>> begin SUPPLIED DATA

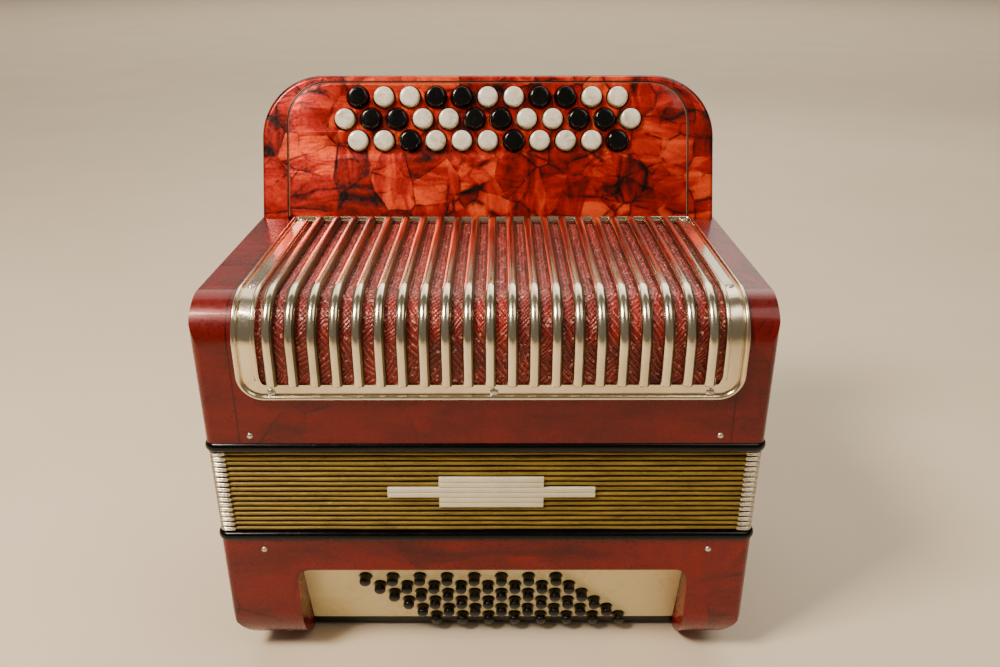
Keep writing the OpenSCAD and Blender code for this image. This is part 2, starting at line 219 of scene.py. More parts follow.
def rrect(x0, x1, y0, y1, r, nc=10, straight=0):
    """Rounded rectangle loop; r is one radius or four (x0y0, x1y0, x1y1, x0y1)."""
    rr = [r] * 4 if np.isscalar(r) else r
    cs = [(x0 + rr[0], y0 + rr[0], pi, rr[0]), (x1 - rr[1], y0 + rr[1], 1.5 * pi, rr[1]),
          (x1 - rr[2], y1 - rr[2], 0, rr[2]), (x0 + rr[3], y1 - rr[3], 0.5 * pi, rr[3])]
    out = []
    for k, (cx, cy, a, q) in enumerate(cs):
        for i in range(nc + 1):
            t = a + pi / 2 * i / nc
            out.append((cx + q * cos(t), cy + q * sin(t)))
        if straight:
            nx = cs[(k + 1) % 4]
            p0 = np.array(out[-1]); p1 = np.array((nx[0] + nx[3] * cos(nx[2]), nx[1] + nx[3] * sin(nx[2])))
            for i in range(1, straight + 1):
                out.append(tuple(p0 + (p1 - p0) * i / (straight + 1)))
    return np.array(out)


def hexc(h):
    c = [int(h[i:i + 2], 16) / 255 for i in (1, 3, 5)]
    return tuple(x / 12.92 if x <= 0.04045 else ((x + 0.055) / 1.055) ** 2.4 for x in c) + (1,)


# ------------------------------------------------------------------ materials
class Mat:
    def __init__(self, name, **bsdf):
        self.m = bpy.data.materials.new(name); self.m.use_nodes = True
        self.t = self.m.node_tree; self.b = self.t.nodes["Principled BSDF"]
        for k, v in bsdf.items():
            self.b.inputs[k.replace("_", " ")].default_value = v
        self.co = self.node("ShaderNodeTexCoord").outputs["Object"]

    def node(self, kind, ins=None, **props):
        n = self.t.nodes.new(kind)
        for k, v in props.items():
            setattr(n, k, v)
        for k, v in (ins or {}).items():
            self.put(n.inputs[k], v)
        return n

    def put(self, sock, v):
        if hasattr(v, "links"):
            self.t.links.new(v, sock)
        else:
            sock.default_value = v

    def map(self, scale=(1, 1, 1), rot=(0, 0, 0), loc=(0, 0, 0), vec=None):
        n = self.node("ShaderNodeMapping", {"Vector": vec or self.co, "Scale": scale, "Rotation": rot, "Location": loc})
        return n.outputs[0]

    def noise(self, scale, detail=3, rough=0.5, dist=0.0, vec=None, out="Fac"):
        return self.node("ShaderNodeTexNoise", {"Vector": vec or self.co, "Scale": scale, "Detail": detail, "Roughness": rough, "Distortion": dist}).outputs[out]

    def voro(self, scale, feature="F1", vec=None, out="Distance", rand=1.0):
        return self.node("ShaderNodeTexVoronoi", {"Vector": vec or self.co, "Scale": scale, "Randomness": rand}, feature=feature).outputs[out]

    def wave(self, scale, dist=0, detail=2, dscale=1.0, vec=None, axis="X", kind="BANDS", prof="SIN"):
        n = self.node("ShaderNodeTexWave", {"Vector": vec or self.co, "Scale": scale, "Distortion": dist, "Detail": detail, "Detail Scale": dscale}, wave_type=kind, wave_profile=prof)
        if kind == "BANDS":
            n.bands_direction = axis
        return n.outputs["Fac"]

    def ramp(self, fac, stops, interp="LINEAR"):
        n = self.node("ShaderNodeValToRGB", {"Fac": fac})
        cr = n.color_ramp; cr.interpolation = interp
        while len(cr.elements) < len(stops):
            cr.elements.new(0.5)
        for e, (p, c) in zip(cr.elements, stops):
            e.position = p
            e.color = c if not isinstance(c, str) else hexc(c)
        return n.outputs["Color"]

    def rng(self, fac, a, b, lo=0.0, hi=1.0):
        return self.node("ShaderNodeMapRange", {"Value": fac, "From Min": lo, "From Max": hi, "To Min": a, "To Max": b}).outputs[0]

    def mix(self, fac, a, b, mode="MIX"):
        n = self.node("ShaderNodeMix", data_type="RGBA", blend_type=mode)
        self.put(n.inputs[0], fac); self.put(n.inputs[6], a); self.put(n.inputs[7], b)
        return n.outputs[2]

    def math(self, op, a, b=0.5):
        n = self.node("ShaderNodeMath", operation=op)
        self.put(n.inputs[0], a); self.put(n.inputs[1], b)
        return n.outputs[0]

    def vadd(self, a, b, k=1.0):
        s = self.node("ShaderNodeVectorMath", operation="SCALE"); self.put(s.inputs[0], b); s.inputs[3].default_value = k
        n = self.node("ShaderNodeVectorMath", operation="ADD"); self.put(n.inputs[0], a); self.put(n.inputs[1], s.outputs[0])
        return n.outputs[0]

    def bump(self, h, dist, strength=1.0, normal=None):
        n = self.node("ShaderNodeBump", {"Height": h, "Distance": dist, "Strength": strength})
        if normal is not None:
            self.t.links.new(normal, n.inputs["Normal"])
        return n.outputs[0]

    def set(self, **k):
        for a, v in k.items():
            self.put(self.b.inputs[a.replace("_", " ")], v)
        return self.m


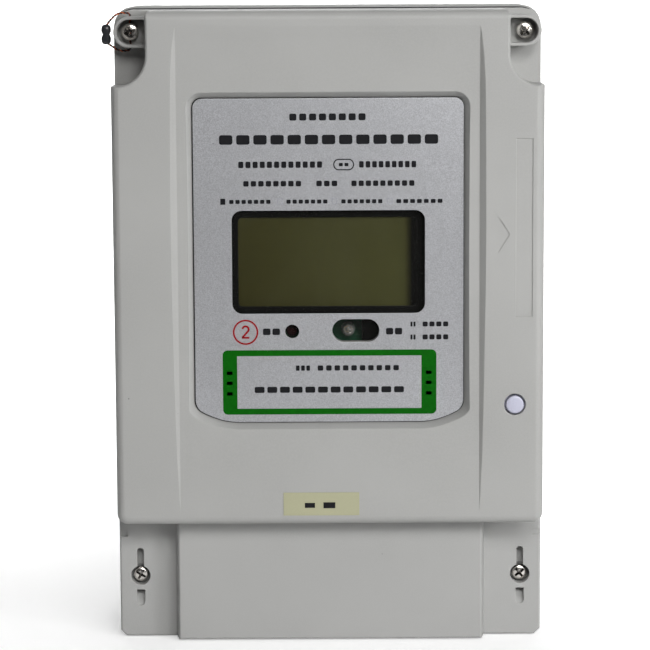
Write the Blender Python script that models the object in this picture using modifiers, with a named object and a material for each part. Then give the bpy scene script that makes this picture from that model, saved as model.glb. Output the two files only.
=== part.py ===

>> end SUPPLIED DATA

EXERCISE GOAL = Exactly reproduce every line of the records.

SOLUTION =
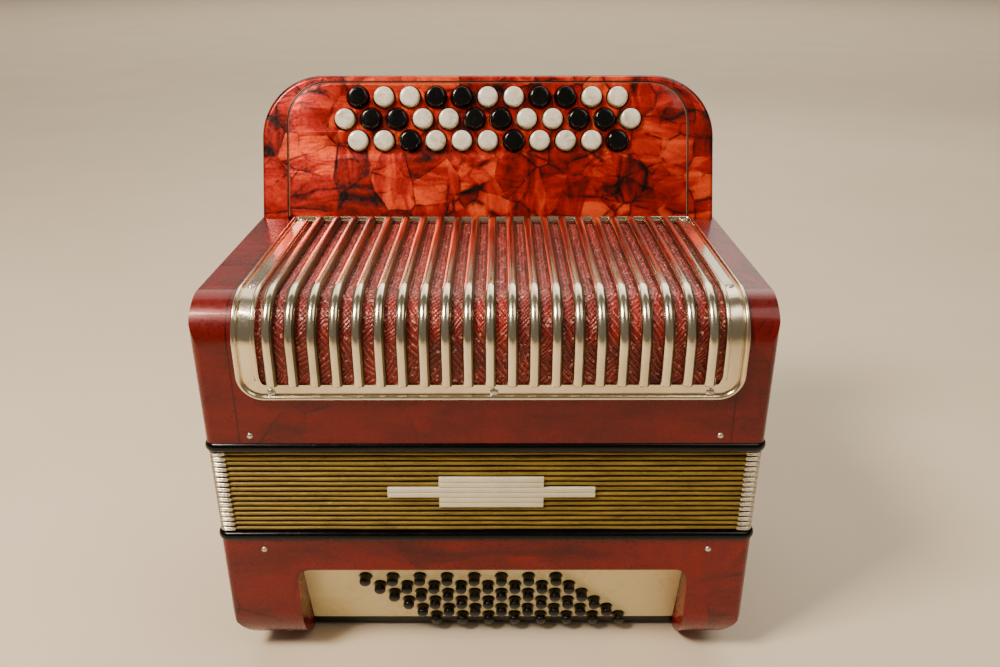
Keep writing the OpenSCAD and Blender code for this image. This is part 2, starting at line 219 of scene.py. More parts follow.
def rrect(x0, x1, y0, y1, r, nc=10, straight=0):
    """Rounded rectangle loop; r is one radius or four (x0y0, x1y0, x1y1, x0y1)."""
    rr = [r] * 4 if np.isscalar(r) else r
    cs = [(x0 + rr[0], y0 + rr[0], pi, rr[0]), (x1 - rr[1], y0 + rr[1], 1.5 * pi, rr[1]),
          (x1 - rr[2], y1 - rr[2], 0, rr[2]), (x0 + rr[3], y1 - rr[3], 0.5 * pi, rr[3])]
    out = []
    for k, (cx, cy, a, q) in enumerate(cs):
        for i in range(nc + 1):
            t = a + pi / 2 * i / nc
            out.append((cx + q * cos(t), cy + q * sin(t)))
        if straight:
            nx = cs[(k + 1) % 4]
            p0 = np.array(out[-1]); p1 = np.array((nx[0] + nx[3] * cos(nx[2]), nx[1] + nx[3] * sin(nx[2])))
            for i in range(1, straight + 1):
                out.append(tuple(p0 + (p1 - p0) * i / (straight + 1)))
    return np.array(out)


def hexc(h):
    c = [int(h[i:i + 2], 16) / 255 for i in (1, 3, 5)]
    return tuple(x / 12.92 if x <= 0.04045 else ((x + 0.055) / 1.055) ** 2.4 for x in c) + (1,)


# ------------------------------------------------------------------ materials
class Mat:
    def __init__(self, name, **bsdf):
        self.m = bpy.data.materials.new(name); self.m.use_nodes = True
        self.t = self.m.node_tree; self.b = self.t.nodes["Principled BSDF"]
        for k, v in bsdf.items():
            self.b.inputs[k.replace("_", " ")].default_value = v
        self.co = self.node("ShaderNodeTexCoord").outputs["Object"]

    def node(self, kind, ins=None, **props):
        n = self.t.nodes.new(kind)
        for k, v in props.items():
            setattr(n, k, v)
        for k, v in (ins or {}).items():
            self.put(n.inputs[k], v)
        return n

    def put(self, sock, v):
        if hasattr(v, "links"):
            self.t.links.new(v, sock)
        else:
            sock.default_value = v

    def map(self, scale=(1, 1, 1), rot=(0, 0, 0), loc=(0, 0, 0), vec=None):
        n = self.node("ShaderNodeMapping", {"Vector": vec or self.co, "Scale": scale, "Rotation": rot, "Location": loc})
        return n.outputs[0]

    def noise(self, scale, detail=3, rough=0.5, dist=0.0, vec=None, out="Fac"):
        return self.node("ShaderNodeTexNoise", {"Vector": vec or self.co, "Scale": scale, "Detail": detail, "Roughness": rough, "Distortion": dist}).outputs[out]

    def voro(self, scale, feature="F1", vec=None, out="Distance", rand=1.0):
        return self.node("ShaderNodeTexVoronoi", {"Vector": vec or self.co, "Scale": scale, "Randomness": rand}, feature=feature).outputs[out]

    def wave(self, scale, dist=0, detail=2, dscale=1.0, vec=None, axis="X", kind="BANDS", prof="SIN"):
        n = self.node("ShaderNodeTexWave", {"Vector": vec or self.co, "Scale": scale, "Distortion": dist, "Detail": detail, "Detail Scale": dscale}, wave_type=kind, wave_profile=prof)
        if kind == "BANDS":
            n.bands_direction = axis
        return n.outputs["Fac"]

    def ramp(self, fac, stops, interp="LINEAR"):
        n = self.node("ShaderNodeValToRGB", {"Fac": fac})
        cr = n.color_ramp; cr.interpolation = interp
        while len(cr.elements) < len(stops):
            cr.elements.new(0.5)
        for e, (p, c) in zip(cr.elements, stops):
            e.position = p
            e.color = c if not isinstance(c, str) else hexc(c)
        return n.outputs["Color"]

    def rng(self, fac, a, b, lo=0.0, hi=1.0):
        return self.node("ShaderNodeMapRange", {"Value": fac, "From Min": lo, "From Max": hi, "To Min": a, "To Max": b}).outputs[0]

    def mix(self, fac, a, b, mode="MIX"):
        n = self.node("ShaderNodeMix", data_type="RGBA", blend_type=mode)
        self.put(n.inputs[0], fac); self.put(n.inputs[6], a); self.put(n.inputs[7], b)
        return n.outputs[2]

    def math(self, op, a, b=0.5):
        n = self.node("ShaderNodeMath", operation=op)
        self.put(n.inputs[0], a); self.put(n.inputs[1], b)
        return n.outputs[0]

    def vadd(self, a, b, k=1.0):
        s = self.node("ShaderNodeVectorMath", operation="SCALE"); self.put(s.inputs[0], b); s.inputs[3].default_value = k
        n = self.node("ShaderNodeVectorMath", operation="ADD"); self.put(n.inputs[0], a); self.put(n.inputs[1], s.outputs[0])
        return n.outputs[0]

    def bump(self, h, dist, strength=1.0, normal=None):
        n = self.node("ShaderNodeBump", {"Height": h, "Distance": dist, "Strength": strength})
        if normal is not None:
            self.t.links.new(normal, n.inputs["Normal"])
        return n.outputs[0]

    def set(self, **k):
        for a, v in k.items():
            self.put(self.b.inputs[a.replace("_", " ")], v)
        return self.m


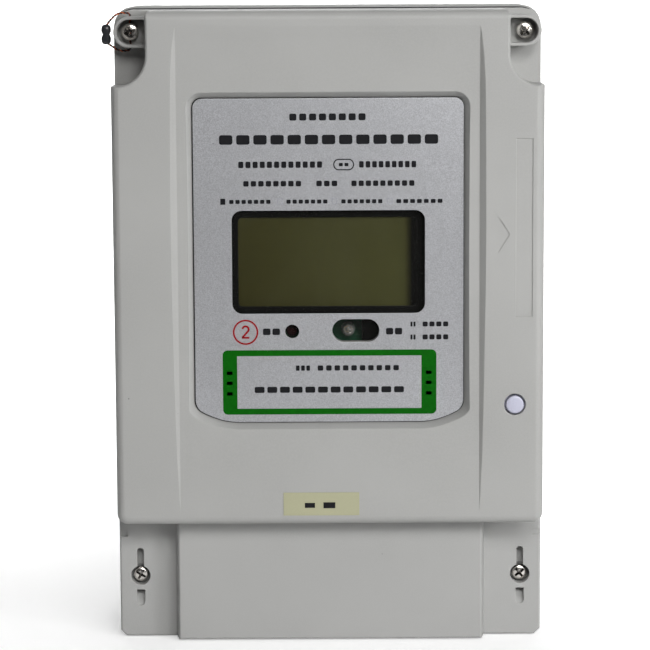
Write the Blender Python script that models the object in this picture using modifiers, with a named object and a material for each part. Then give the bpy scene script that makes this picture from that model, saved as model.glb. Output the two files only.
=== part.py ===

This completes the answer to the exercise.